§ Material provided
# # # # # # #
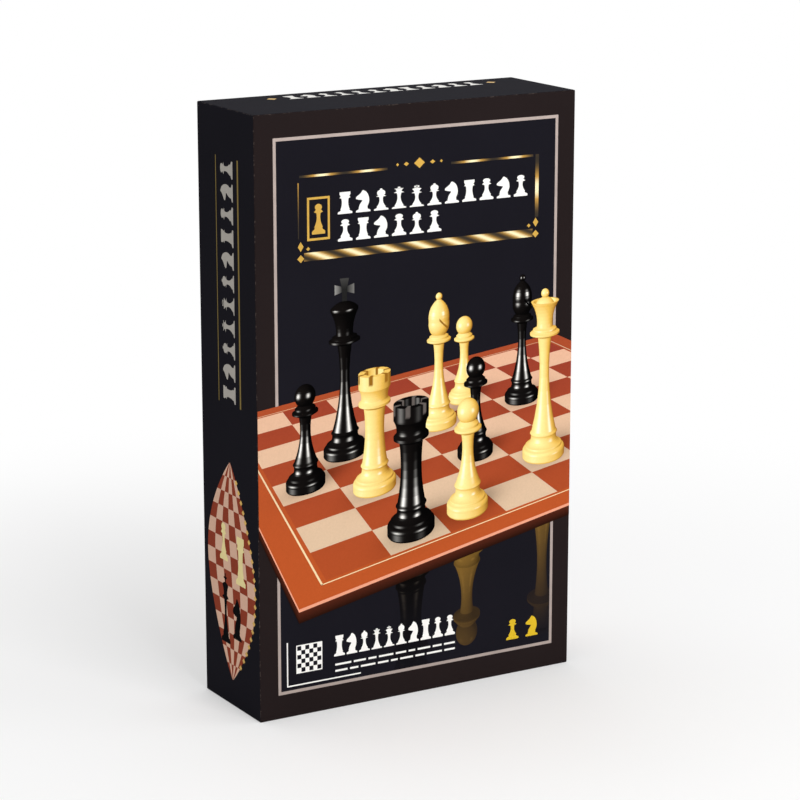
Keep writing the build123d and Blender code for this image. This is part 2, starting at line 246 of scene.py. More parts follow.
def moulded_plastic(name, colour, shade, roughness, scatter=0.0):
    """Glossy polystyrene with faint flow marks 14 mm apart and a very fine ripple."""
    material, tree, shader, place = start_material(
        name, Roughness=roughness, IOR=1.59, Subsurface_Weight=scatter,
        Subsurface_Radius=(1.0, 0.7, 0.35), Subsurface_Scale=1.2 * MM)
    plug(tree, shader, {"Base Color": drift(tree, place, 14, linear(colour), linear(shade))})
    fine_bump(tree, shader, place, 2.2, 0.06)
    return material


tray_sheet = moulded_plastic("vacuum_formed_polystyrene_sheet", "#d9d3c6", "#cdc6b8", 0.32)
cream = moulded_plastic("polished_cream_polystyrene", "#f2dda2", "#e9cb86", 0.2, 0.25)
black = moulded_plastic("polished_black_polystyrene", "#0c0c0d", "#121213", 0.16)
print("plastics:", tray_sheet.name, cream.name, black.name)

# %% [markdown]
# The playing face is printed paper. Its squares come from the place on the board: we divide the
# distances from the fold and from the middle by the square's side, round down, and add. An even
# sum is a light square. On the front leaf the columns are counted the other way, which swaps the
# two colours, so that the squares still alternate across the fold when the board lies open.
# %% Playing face
face_low, face_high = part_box("board_back_face")
face_edge = 12.0  # printed border outside the squares, in mm
fold_x = face_low.x / MM
square = (face_high.x - face_low.x) / MM / 4 - face_edge / 4
line_gap, line_half = 3.2, 0.5  # the cream line round the squares, in mm


def playing_face(name, swap):
    """Varnished print: brown and cream squares with wood figure, in a rust-brown border."""
    material, tree, shader, place = start_material(name, Roughness=0.34, IOR=1.5)
    x, _, z = add(tree, "SeparateXYZ", (place,)).outputs
    across = add(tree, "Math", (x, fold_x * MM), operation="SUBTRACT")
    along = add(tree, "Math", (z, height / 2 * MM), operation="SUBTRACT")
    counts = []
    for way in (across, along):
        steps = add(tree, "Math", (way, square * MM), operation="DIVIDE")
        counts.append(add(tree, "Math", (steps,), operation="FLOOR"))
    count = add(tree, "Math", (add(tree, "Math", counts, operation="ADD"), swap + 16.0),
                operation="ADD")
    odd = add(tree, "Math", (count, 2.0), operation="MODULO")
    grain_place = add(tree, "Mapping", {0: place, 3: (1.0, 1.0, 0.12)})
    grain = add(tree, "TexNoise", {"Vector": grain_place, "Scale": 1 / (2.0 * MM), "Detail": 5.0})
    light, dark, border = (
        add(tree, "Mix", {0: grain, 6: linear(pale), 7: linear(deep)}, data_type="RGBA")
        for pale, deep in (("#e2c09c", "#cfa27c"), ("#93402d", "#7c3222"), ("#b75a2c", "#9c4720")))
    board = add(tree, "Mix", {0: odd, 6: light, 7: dark}, data_type="RGBA")
    reach = add(tree, "Math", (across, add(tree, "Math", (along,), operation="ABSOLUTE")),
                operation="MAXIMUM")
    inside = add(tree, "Math", (reach, 4 * square * MM), operation="LESS_THAN")
    framed = add(tree, "Mix", {0: inside, 6: border, 7: board}, data_type="RGBA")
    line = add(tree, "Math", (reach, (4 * square + line_gap) * MM, line_half * MM),
               operation="COMPARE")
    lined = add(tree, "Mix", {0: line, 6: framed, 7: linear("#e8cfa4")}, data_type="RGBA")
    plug(tree, shader, {"Base Color": lined})
    fine_bump(tree, shader, place, 1.1, 0.05)
    return material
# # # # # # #
Quote the listing word for word from its first line through the line in which "tray_sheet.name, cream.name, black.name)" appears.

§ Exercise response
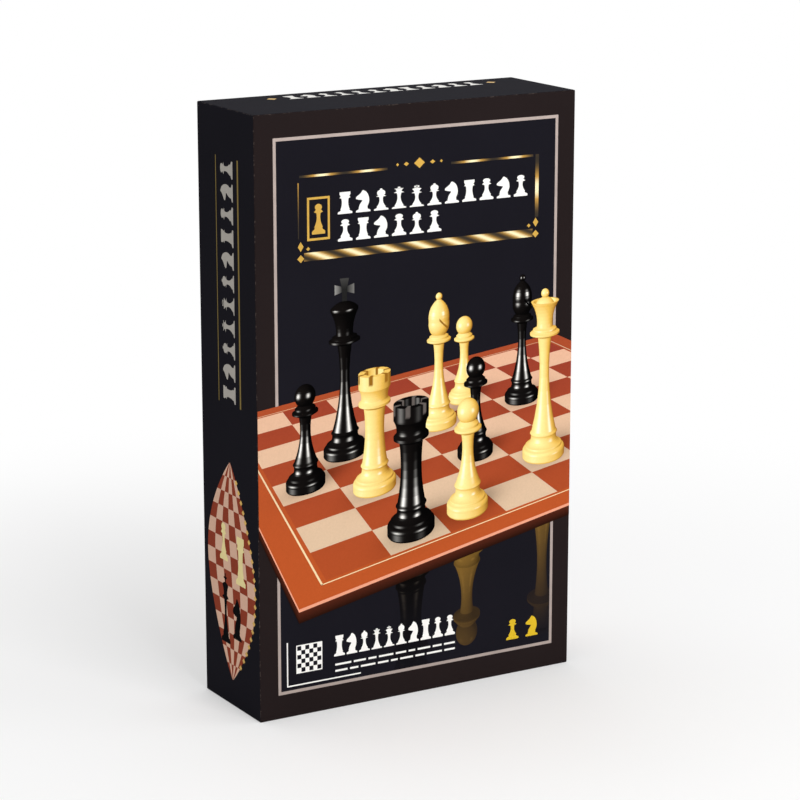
Keep writing the build123d and Blender code for this image. This is part 2, starting at line 246 of scene.py. More parts follow.
def moulded_plastic(name, colour, shade, roughness, scatter=0.0):
    """Glossy polystyrene with faint flow marks 14 mm apart and a very fine ripple."""
    material, tree, shader, place = start_material(
        name, Roughness=roughness, IOR=1.59, Subsurface_Weight=scatter,
        Subsurface_Radius=(1.0, 0.7, 0.35), Subsurface_Scale=1.2 * MM)
    plug(tree, shader, {"Base Color": drift(tree, place, 14, linear(colour), linear(shade))})
    fine_bump(tree, shader, place, 2.2, 0.06)
    return material


tray_sheet = moulded_plastic("vacuum_formed_polystyrene_sheet", "#d9d3c6", "#cdc6b8", 0.32)
cream = moulded_plastic("polished_cream_polystyrene", "#f2dda2", "#e9cb86", 0.2, 0.25)
black = moulded_plastic("polished_black_polystyrene", "#0c0c0d", "#121213", 0.16)
print("plastics:", tray_sheet.name, cream.name, black.name)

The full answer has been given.